Supervised Fine-tuning
Once we train the base learner with the projection head, we remove the projection head and train a classifier with a linear layer on top of it. This new model requires far fewer labeled examples to converge and that’s the gist of it.
The following code block represents fine-tuning model. The encoder in this model is the ContrastiveModel minus the projection head.
class FineTunedModel(nn.Module):
def __init__(self, encoder,input_dim, num_classes=10 ):
super().__init__()
self.input_dim = input_dim
self.num_classes = num_classes
self.encoder = encoder
self.fc = nn.Linear(self.input_dim, self.num_classes)
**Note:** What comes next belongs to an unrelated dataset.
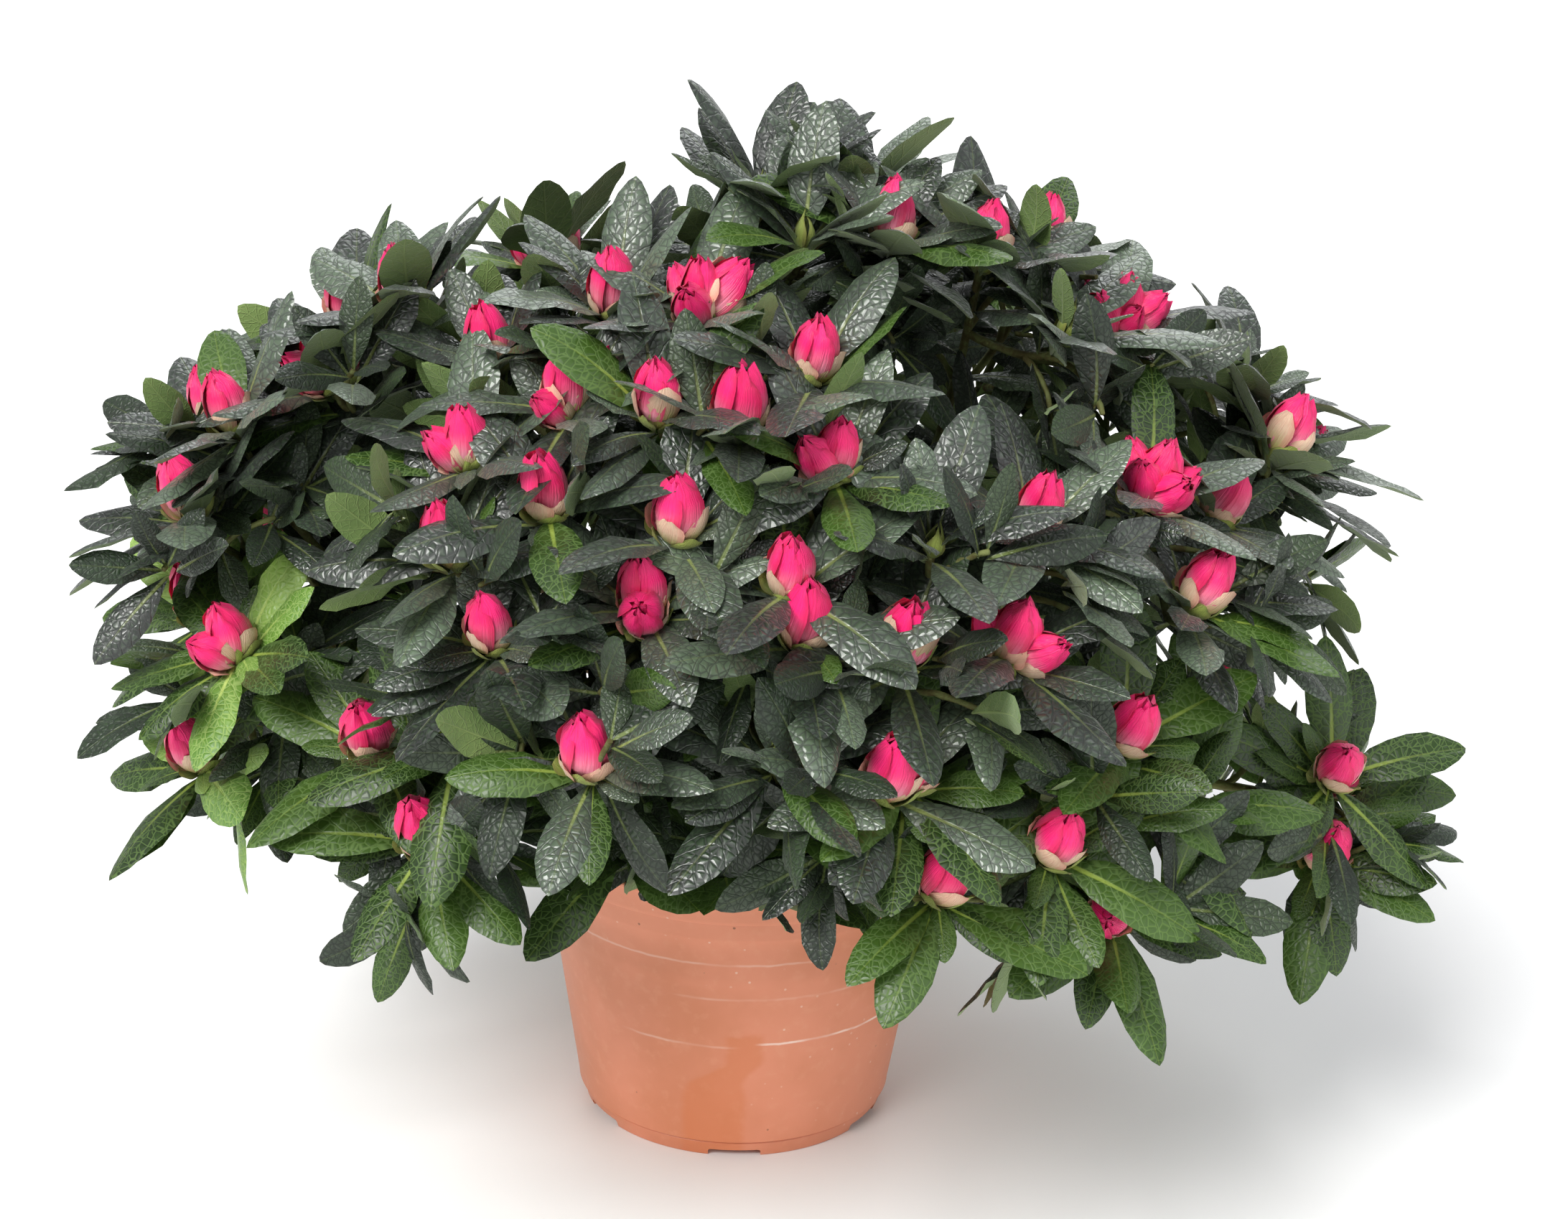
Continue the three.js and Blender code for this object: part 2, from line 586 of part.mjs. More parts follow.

self.model = nn.Sequential(
self.encoder,
self.fc
)
def forward(self, x):
z = self.model(x)
return z
From now on, this pretrained model can be trained in a typical way we train supervised models. The only difference is that this model will converge faster due to the pretraining. And that’s how you reduce the requirement of labelled data samples.
Summary
So, to sum it all up, we leveraged the huge dataset that is usually available to us and trained a base learner using unsupervised contrastive learning. This base learner will learn the representation by using a cosine similarity loss or some different version of it. Once the base learner converges, remove the projection head and replace it with a linear classifier and train your classifier with very few labeled examples and the model converges easily.